This paper examines the ways of providing information that will enhance the valuation role of accounting while not creating significant problems for its contracting role. Until the global financial crisis beginning in 2008, the accounting standards setters have gradually expanded the scope of fair value accounting. We examine the impact of the expansion of fair valuation on the use of accounting in contracts (private contracts and public regulations) and derive some hypothetical conclusions. First, there will be no significant problems in the contracting role of accounting, if information in the body of financial statements used directly in contracts is able to be revised and adjusted in a way that eliminates unrealized profit and valuation profit or loss with room for management estimation and discretion. Second, if one uses the standard of differences in business models to distinguish, from the perspective of the valuation role, between assets and liabilities subject to fair value measurement and assets and liabilities subject to cost-based measurement, there is considerable overlap between information that plays the valuation role and information that plays the contracting role.
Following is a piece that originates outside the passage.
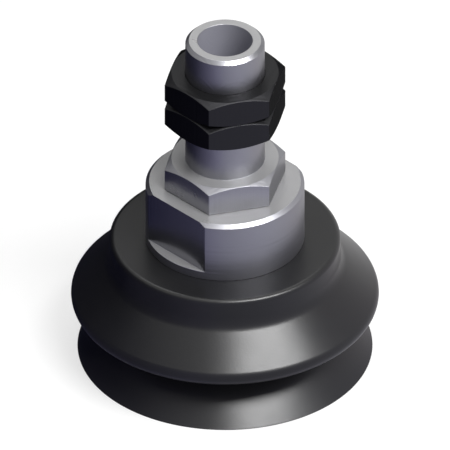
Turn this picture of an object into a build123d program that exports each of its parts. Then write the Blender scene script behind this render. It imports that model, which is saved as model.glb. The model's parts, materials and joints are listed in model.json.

Finally, it is also found desirable that risk information, corporate governance information, and other similar information that is useful in contracts but has low verifiability be provided in the form of footnote information, etc. that supplements and complements information in the body of financial statements.
Keywords: fair value; valuation role; contracting role; executive compensation; financial covenants; dividend restrictions; financial regulation and supervision
Views expressed in the paper are those of the authors and do not necessarily reflect those of the Bank of Japan or Institute for Monetary and Economic Studies.